» WHAT NEEDS TO BE DONE: Take the data below and copy exactly the lines starting at the one with "data.materials.append(cotton_material())" and finishing at the one with "for node in", both included.

» SOURCE MATERIAL:
=-=-=-=-=
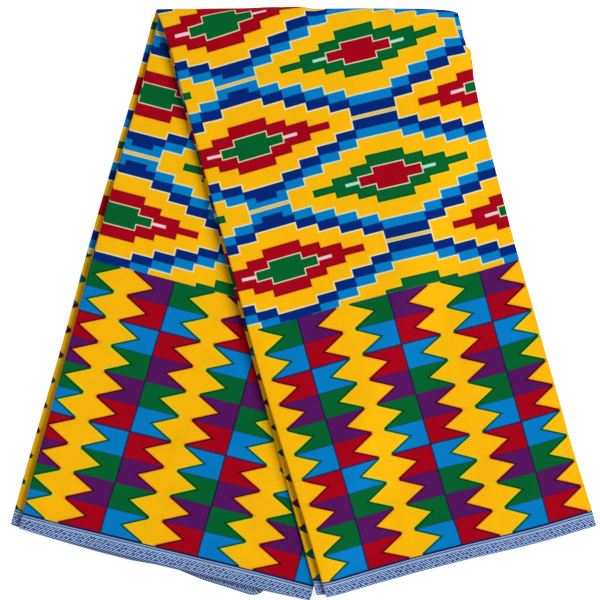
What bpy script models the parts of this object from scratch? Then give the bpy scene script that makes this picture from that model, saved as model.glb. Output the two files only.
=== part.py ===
"""A length of printed cotton, folded back and forth into a strip that is folded over once.

The cloth is one sheet. Six layers lie back and forth across the strip. The strip is as long as
the cloth is wide, and it is folded over at mid-length on a slanted line, so that its two halves
fan out: the left panel lies flat on the surface, and the right panel lies on it and beyond it.

Frame: metres, +Z up, +Y towards the top fold, origin at the bottom centre of the outline.
Strip terms: "across" runs from the folded edge at the left to the open edge at the right,
"along" runs from the left panel's selvedge (negative) over the top fold (zero) to the right
panel's selvedge (positive), and "level" counts the layers up from the lowest of the left panel.
"""
import math

import bmesh
import bpy

# Cloth and strip sizes
SHEET = 0.0010
PITCH = 0.0015
LAYERS = 6
TOP_LEVEL = LAYERS - 1
PANEL_GAP = 0.0012
PANEL_LEAN = math.radians(14.6)
HALF_SHEET = SHEET / 2

# The top fold turns every layer about one line, level with the middle of the gap between panels
PACK_HEIGHT = TOP_LEVEL * PITCH + SHEET
FOLD_RADIUS = PACK_HEIGHT + PANEL_GAP / 2
RIGHT_BASE = PACK_HEIGHT + PANEL_GAP

# Where each folded or cut edge lies across the strip, at six places along it
ALONG = (-0.576, -0.331, -0.060, 0.010, 0.291, 0.575)
EDGES = {
    # edge: left selvedge, left middle, left top, right top, right middle, right selvedge
    "cut_1": (0.1501, 0.1457, 0.1451, 0.1400, 0.1380, 0.1455),
    "fold_12": (-0.1513, -0.1485, -0.1453, -0.1465, -0.1437, -0.1410),
    "fold_23": (0.1475, 0.1435, 0.1420, 0.1410, 0.1385, 0.1460),
    "fold_34": (-0.1490, -0.1465, -0.1435, -0.1430, -0.1385, -0.1304),
    "fold_45": (0.1460, 0.1420, 0.1410, 0.1420, 0.1395, 0.1470),
    "fold_56": (-0.1603, -0.1555, -0.1500, -0.1445, -0.1405, -0.1324),
    "cut_6": (0.1023, 0.1260, 0.1370, 0.1425, 0.1405, 0.1485),
}
LAYER_EDGES = ("cut_1", "fold_12", "fold_23", "fold_34", "fold_45", "fold_56", "cut_6")

# How far each layer's selvedges lie from the top fold, at the folded and at the open edge
SELVEDGES = {
    # layer: left panel folded edge, left panel open edge, right panel
    1: (0.5770, 0.5750, 0.5720),
    2: (0.5755, 0.5740, 0.5725),
    3: (0.5750, 0.5740, 0.5725),
    4: (0.5750, 0.5735, 0.5730),
    5: (0.5740, 0.5740, 0.5735),
    6: (0.5730, 0.5830, 0.5742),
}
EDGE_SPAN = 0.150

# The right panel comes down to the surface past the left panel's open edge
RAMP_START = 0.155
RAMP_LENGTH = 0.050

# The layers stand further apart along the folded edges
LOFT_SHARE = 0.25
LOFT_EDGE = -0.145
LOFT_WIDTH = 0.045
LOFT_START = 0.140
LOFT_RISE = 0.120

# Mesh steps
INNER_FIRST = -0.126
INNER_LAST = 0.133
CUT_MARGIN = 0.007
INNER_STEPS = 12
HAIRPIN_STEPS = 4
LEFT_STEPS = 11
BEND_STEPS = 8
RIGHT_STEPS = 14

COTTON_COLOUR = (0.80, 0.42, 0.03, 1.0)
COTTON_ROUGHNESS = 0.85


def smooth(value):
    """Ease from 0 to 1 without a kink at either end."""
    value = min(max(value, 0.0), 1.0)
    return value * value * (3.0 - 2.0 * value)


def edge_at(name, along):
    """Place of an edge across the strip, eased between its six rows."""
    rows = EDGES[name]
    if along <= ALONG[0]:
        return rows[0]
    for index in range(len(ALONG) - 1):
        start, end = ALONG[index], ALONG[index + 1]
        if along <= end:
            share = smooth((along - start) / (end - start))
            return rows[index] + (rows[index + 1] - rows[index]) * share
    return rows[-1]


def selvedge_at(layer, across, panel):
    """Distance of the selvedge from the top fold; layer may lie between two whole layers."""
    lower = min(max(int(layer), 1), LAYERS - 1)
    share = layer - lower
    distances = []
    for row in (SELVEDGES[lower], SELVEDGES[lower + 1]):
        folded, opened, right = row
        slide = min(max((across + EDGE_SPAN) / (2 * EDGE_SPAN), 0.0), 1.0)
        distances.append(right if panel == "right" else folded + (opened - folded) * slide)
    return distances[0] + (distances[1] - distances[0]) * share


def loft_at(across, along):
    """Share by which the layers stand further apart than at the top fold."""
    nearness = math.exp(-((across - LOFT_EDGE) / LOFT_WIDTH) ** 2)
    return LOFT_SHARE * nearness * smooth((abs(along) - LOFT_START) / LOFT_RISE)


def below_fold(across, layer, station):
    """Distance below the outline's top edge, from the bend to the selvedge."""
    panel, share = station
    reach = selvedge_at(layer, across, panel) * math.cos(PANEL_LEAN)
    slant = across * math.sin(PANEL_LEAN)
    end = reach - slant if panel == "right" else reach + slant
    return FOLD_RADIUS + share * (end - FOLD_RADIUS)


def along_at(across, layer, station):
    """Place along the strip of a point on a station."""
    panel, share = station
    slant = across * math.tan(PANEL_LEAN)
    if panel == "bend":
        return slant
    down = below_fold(across, layer, station) / math.cos(PANEL_LEAN)
    return down + slant if panel == "right" else slant - down


def section_line(station):
    """Middle line of the back-and-forth section: (across, level, layer) from cut 1 to cut 6."""
    folded_along = along_at(-EDGE_SPAN, 1, station)
    open_along = along_at(EDGE_SPAN, 1, station)
    places = []
    for index, name in enumerate(LAYER_EDGES):
        at_folded_edge = index % 2 == 1
        places.append(edge_at(name, folded_along if at_folded_edge else open_along))
    radius = PITCH / 2
    points = [(places[0], TOP_LEVEL, 1.0)]
    for layer in range(1, LAYERS + 1):
        start, end = places[layer - 1], places[layer]
        last = min(INNER_LAST, max(start, end) - CUT_MARGIN)
        inner = [INNER_FIRST + (last - INNER_FIRST) * step / INNER_STEPS
                 for step in range(INNER_STEPS + 1)]
        if end < start:
            inner.reverse()
        level = LAYERS - layer
        points += [(across, level, float(layer)) for across in inner]
        if layer == LAYERS:
            points.append((end, level, float(layer)))
            break
        turn = 1.0 if end < start else -1.0
        centre = end + turn * (radius + HALF_SHEET)
        for step in range(HAIRPIN_STEPS + 1):
            angle = math.pi * step / HAIRPIN_STEPS
            drop = (1.0 - math.cos(angle)) / 2
            points.append((centre - turn * radius * math.sin(angle), level - drop, layer + drop))
    return points


def panel_drop(across, down):
    """Share by which the right panel has come down to the surface."""
    past_edge = across + 2 * down * math.sin(PANEL_LEAN)
    return smooth((past_edge - RAMP_START) / RAMP_LENGTH)


def place(across, height, layer, station):
    """World point of a section point; height is measured from the left panel's underside."""
    panel, share = station
    sideways = across / math.cos(PANEL_LEAN)
    if panel == "bend":
        angle = math.pi * share
        radius = FOLD_RADIUS - height
        sideways += math.tan(PANEL_LEAN) * FOLD_RADIUS * (2 * share - 1)
        return sideways, radius * math.sin(angle) - FOLD_RADIUS, FOLD_RADIUS - radius * math.cos(angle)
    down = below_fold(across, layer, station)
    if panel == "left":
        return sideways - down * math.tan(PANEL_LEAN), -down, height
    base = RIGHT_BASE * (1.0 - panel_drop(across, down))
    return sideways + down * math.tan(PANEL_LEAN), -down, base + PACK_HEIGHT - height


def station_points(station):
    """The two faces of the sheet on one station, as paired rows of world points."""
    line = section_line(station)
    heights = []
    for across, level, layer in line:
        spread = 1.0 + loft_at(across, along_at(across, layer, station))
        if station[0] == "right":
            heights.append(PACK_HEIGHT - HALF_SHEET - (TOP_LEVEL - level) * PITCH * spread)
        else:
            heights.append(HALF_SHEET + level * PITCH * spread)
    faces = ([], [])
    for index, (across, level, layer) in enumerate(line):
        before, after = max(index - 1, 0), min(index + 1, len(line) - 1)
        run = line[after][0] - line[before][0]
        rise = heights[after] - heights[before]
        if level == round(level):
            run, rise = math.copysign(1.0, run), 0.0
        length = math.hypot(run, rise)
        for face, side in zip(faces, (HALF_SHEET, -HALF_SHEET)):
            shift, lift = side * rise / length, -side * run / length
            face.append(place(across + shift, heights[index] + lift, layer, station))
    return faces


def add_strip(mesh, first, second, rightwards):
    """Join two rows of corners with triangles cut along the same diagonal in every layer."""
    for index in range(len(first) - 1):
        a, b = first[index], first[index + 1]
        c, d = second[index + 1], second[index]
        if rightwards[index]:
            triangles = ((a, b, d), (b, c, d))
        else:
            triangles = ((a, b, c), (a, c, d))
        for triangle in triangles:
            mesh.faces.new(triangle)


def build_cloth():
    """Sweep the section from the left selvedge over the top fold to the right selvedge."""
    stations = [("left", 1.0 - step / LEFT_STEPS) for step in range(LEFT_STEPS + 1)]
    stations += [("bend", step / BEND_STEPS) for step in range(1, BEND_STEPS)]
    stations += [("right", step / RIGHT_STEPS) for step in range(RIGHT_STEPS + 1)]
    mesh = bmesh.new()
    upper, lower = [], []
    for station in stations:
        faces = station_points(station)
        upper.append([mesh.verts.new(point) for point in faces[0]])
        lower.append([mesh.verts.new(point) for point in faces[1]])
    line = section_line(stations[0])
    rightwards = [line[index + 1][0] > line[index][0] for index in range(len(line) - 1)]
    for index in range(len(stations) - 1):
        add_strip(mesh, upper[index], upper[index + 1], rightwards)
        add_strip(mesh, lower[index], lower[index + 1], rightwards)
        for end in (0, -1):
            mesh.faces.new((upper[index][end], upper[index + 1][end],
                            lower[index + 1][end], lower[index][end]))
    add_strip(mesh, upper[0], lower[0], rightwards)
    add_strip(mesh, upper[-1], lower[-1], rightwards)
    bmesh.ops.recalc_face_normals(mesh, faces=mesh.faces)
    return mesh


def centre_on_outline(mesh):
    """Move the cloth so that the origin is at the bottom centre of its outline."""
    spans = [[vert.co[axis] for vert in mesh.verts] for axis in range(3)]
    middle = [(min(span) + max(span)) / 2 for span in spans[:2]]
    bmesh.ops.translate(mesh, vec=(-middle[0], -middle[1], -min(spans[2])), verts=mesh.verts)


def cotton_material():
    """Printed cotton in the print's main yellow."""
    material = bpy.data.materials.new("printed_cotton")
    material.use_nodes = True
    shader = material.node_tree.nodes["Principled BSDF"]
    shader.inputs["Base Color"].default_value = COTTON_COLOUR
    shader.inputs["Roughness"].default_value = COTTON_ROUGHNESS
    shader.inputs["Metallic"].default_value = 0.0
    return material


def main():
    for item in list(bpy.data.objects):
        bpy.data.objects.remove(item)
    mesh = build_cloth()
    centre_on_outline(mesh)
    data = bpy.data.meshes.new("folded_cloth")
    mesh.to_mesh(data)
    mesh.free()
    data.materials.append(cotton_material())
    cloth = bpy.data.objects.new("folded_cloth", data)
    bpy.context.scene.collection.objects.link(cloth)


main()
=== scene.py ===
"""Finished look of the folded length of printed cotton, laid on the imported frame."""

import math

import bmesh
import bpy
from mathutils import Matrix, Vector


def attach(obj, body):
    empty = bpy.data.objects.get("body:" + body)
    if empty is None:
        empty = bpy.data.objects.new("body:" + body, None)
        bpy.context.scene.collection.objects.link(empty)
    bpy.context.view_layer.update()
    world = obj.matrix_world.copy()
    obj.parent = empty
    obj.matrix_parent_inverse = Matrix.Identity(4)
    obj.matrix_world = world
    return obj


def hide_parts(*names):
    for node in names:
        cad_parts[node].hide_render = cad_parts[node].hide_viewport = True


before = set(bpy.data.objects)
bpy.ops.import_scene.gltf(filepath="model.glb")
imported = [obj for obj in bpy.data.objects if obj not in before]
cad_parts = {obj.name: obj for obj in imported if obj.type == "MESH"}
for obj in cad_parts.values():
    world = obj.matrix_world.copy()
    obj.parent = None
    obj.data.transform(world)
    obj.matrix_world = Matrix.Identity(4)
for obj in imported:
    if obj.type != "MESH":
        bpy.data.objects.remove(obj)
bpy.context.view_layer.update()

# Cloth sizes in print units; one unit is PX metres
PX = 0.0010034
CLOTH_LENGTH = 1760.0
CLOTH_WIDTH = 1164.0
MID_LINE = CLOTH_WIDTH / 2

# Strip sizes in metres: the layers lie at the solid's heights, and the sheet drawn on them is thinner
PITCH = 0.0015
LAYERS = 6
TOP_LEVEL = LAYERS - 1
SOLID_HALF = 0.0005
HALF_SHEET = 0.0003
PANEL_GAP = 0.0012
PANEL_LEAN = math.radians(14.6)
PACK_HEIGHT = TOP_LEVEL * PITCH + 2 * SOLID_HALF
FOLD_RADIUS = PACK_HEIGHT + PANEL_GAP / 2
RIGHT_BASE = PACK_HEIGHT + PANEL_GAP
SHIFT = (0.0056226, 0.2971342)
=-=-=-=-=
» TASK OUTPUT:
    data.materials.append(cotton_material())
    cloth = bpy.data.objects.new("folded_cloth", data)
    bpy.context.scene.collection.objects.link(cloth)


main()
=== scene.py ===
"""Finished look of the folded length of printed cotton, laid on the imported frame."""

import math

import bmesh
import bpy
from mathutils import Matrix, Vector


def attach(obj, body):
    empty = bpy.data.objects.get("body:" + body)
    if empty is None:
        empty = bpy.data.objects.new("body:" + body, None)
        bpy.context.scene.collection.objects.link(empty)
    bpy.context.view_layer.update()
    world = obj.matrix_world.copy()
    obj.parent = empty
    obj.matrix_parent_inverse = Matrix.Identity(4)
    obj.matrix_world = world
    return obj


def hide_parts(*names):
    for node in names:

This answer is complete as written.